Frequently Asked Questions
Can I use a 2-pole breaker for a 208V single-phase load?
Yes. In a 3-phase panel, a 2-pole breaker connects to two adjacent phases, yielding 208V. However, you must ensure the breaker is rated for the system's kAIC (kilo-Ampere Interrupting Capacity). In modern commercial panels with high available fault currents, standard 10kAIC breakers may be insufficient; you may need 22kAIC or 65kAIC rated breakers (like the Eaton BAB or Square D QOB series) to safely clear a dead short without the breaker exploding.
Why does my 208V motor nameplate say 208-230V?
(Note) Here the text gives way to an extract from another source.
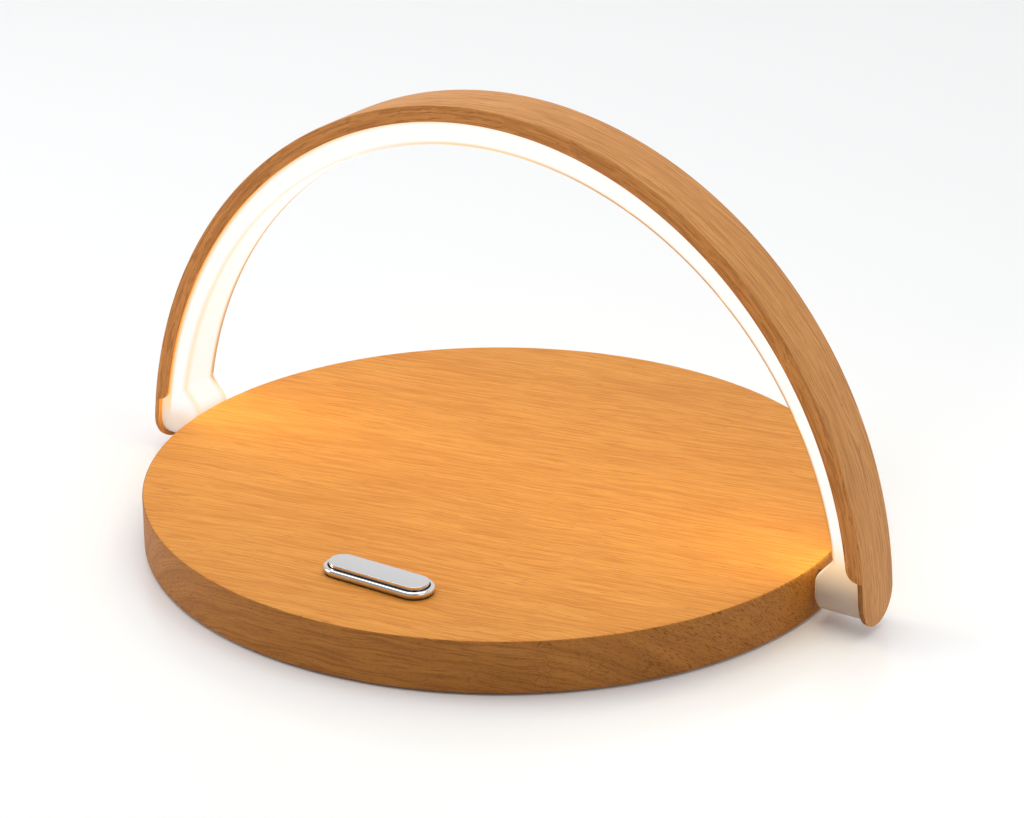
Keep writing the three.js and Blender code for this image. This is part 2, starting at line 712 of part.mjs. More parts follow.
// ---- Leads held inside ----
function leads() {
  const lowEnd = shaftStartX - 1;
  const slotX = bandOuterX - skinThickness - 3;
  const stripEnd = insertRadius + 3.2;
  const up = lead(
    [
      [lowEnd, 0, 0],
      [(lowEnd + slotX) / 2, 0, 0],
      [slotX - 3, 0, 0],
      [slotX, 0, 1],
      [slotX + 0.2, 0, 3.4],
      [slotX - 0.6, 0, stripEnd - 1],
    ],
    26,
  );
  piece(arch, "light_lead_arch", up, whitePlastic);

  const plugY = boardFrontY + 0.7;
  const plugZ = chipZ + 1.6;
  const down = lead(
    [
      [lowEnd - seatGap, 0, hingeZ],
      [lowEnd - 5, 1, hingeZ - 0.5],
      [lowEnd - 16, 16, plugZ],
      [leadPlugX + 12, boardFrontY - 18, plugZ],
      [leadPlugX + 1, boardFrontY - 6, plugZ],
      [leadPlugX, plugY, plugZ],
    ],
    30,
  );
  piece(base, "light_lead_base", down, whitePlastic);

  const coilMiddle = coilZ + coilThickness / 2;
  const out = coilRadius + leadRadius + seatGap;
  const tail = lead(
    [
      [-out * Math.cos(deg(60)), out * Math.sin(deg(60)), coilMiddle],
      [-(out + 5) * Math.cos(deg(61)), (out + 5) * Math.sin(deg(61)), coilMiddle],
      [-leadPlugX, boardFrontY - 14, (coilMiddle + plugZ) / 2],
      [-leadPlugX, boardFrontY - 5, plugZ],
      [-leadPlugX, plugY, plugZ],
    ],
    26,
  );
  piece(base, "coil_lead", tail, copper);
}

coilPack();
baseCover();
bottomPlate();
electronics();
keyParts();
hingeSide("right", 0);
hingeSide("left", Math.PI);
archShell();
lightDiffuser();
ledLight();
leads();

export default charger;
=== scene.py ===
"""Round oak charging pad with a folding arch light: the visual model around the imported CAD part."""

import json
import math

import bmesh
import bpy
import numpy as np
from mathutils import Matrix, Vector


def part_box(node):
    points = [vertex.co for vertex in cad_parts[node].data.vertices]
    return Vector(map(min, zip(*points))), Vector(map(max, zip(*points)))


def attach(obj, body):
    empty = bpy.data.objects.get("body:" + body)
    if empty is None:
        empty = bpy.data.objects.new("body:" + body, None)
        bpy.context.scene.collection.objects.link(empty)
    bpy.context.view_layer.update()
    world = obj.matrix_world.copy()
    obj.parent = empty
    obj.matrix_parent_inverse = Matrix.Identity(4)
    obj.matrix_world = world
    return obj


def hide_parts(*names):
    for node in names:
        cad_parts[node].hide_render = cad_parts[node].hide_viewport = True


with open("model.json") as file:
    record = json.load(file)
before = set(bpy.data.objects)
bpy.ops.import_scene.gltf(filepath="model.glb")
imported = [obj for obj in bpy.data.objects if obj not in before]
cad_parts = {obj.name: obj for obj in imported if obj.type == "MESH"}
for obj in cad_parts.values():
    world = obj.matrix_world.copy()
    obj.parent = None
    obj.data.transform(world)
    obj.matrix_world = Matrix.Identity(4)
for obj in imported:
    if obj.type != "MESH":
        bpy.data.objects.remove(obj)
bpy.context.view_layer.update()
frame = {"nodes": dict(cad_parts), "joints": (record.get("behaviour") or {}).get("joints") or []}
MM = 0.001

# ---- Sizes, in metres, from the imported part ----
cover_lo, cover_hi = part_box("base_cover")
shell_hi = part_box("arch_shell")[1]
opal_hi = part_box("light_diffuser")[1]
bezel_lo, bezel_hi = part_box("key_bezel")
cap_lo, cap_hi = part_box("key_cap")
inlet_lo, inlet_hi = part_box("inlet_socket")
fold = next(j for j in frame["joints"] if j["name"] == "arch_fold")
AXIS_Z = fold["pos_m"][2]
DISC_R = cover_hi.x
UNDER_Z = cover_lo.z
TOP_Z = cover_hi.z
BAND_R = shell_hi.y
OPAL_R = opal_hi.y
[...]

Dual-rated motors are designed to handle the lower voltage of commercial Wye systems (208V) and the higher voltage of residential or industrial split-phase/delta systems (230V/240V). However, per NFPA 70E and NEMA standards, if you run a 208-230V motor on a 208V system, the motor's maximum allowable voltage drop is reduced. You must ensure the voltage at the motor terminals under full load does not drop below 197V (roughly 5% below 208V), otherwise the motor insulation will degrade rapidly due to heat.
Do I need a ground wire if I'm using metal conduit for 208V wiring?
While NEC Article 250 allows certain types of listed metal conduit (like rigid metal conduit or EMT with listed fittings) to serve as an Equipment Grounding Conductor (EGC), best practice in 2026 is to always pull a dedicated copper EGC wire. Vibration, corrosion, and loose set-screw couplings can compromise the ground path of metal conduit over time, creating a deadly shock hazard during a phase-to-ground fault. Always pull a dedicated green EGC sized per NEC Table 250.122.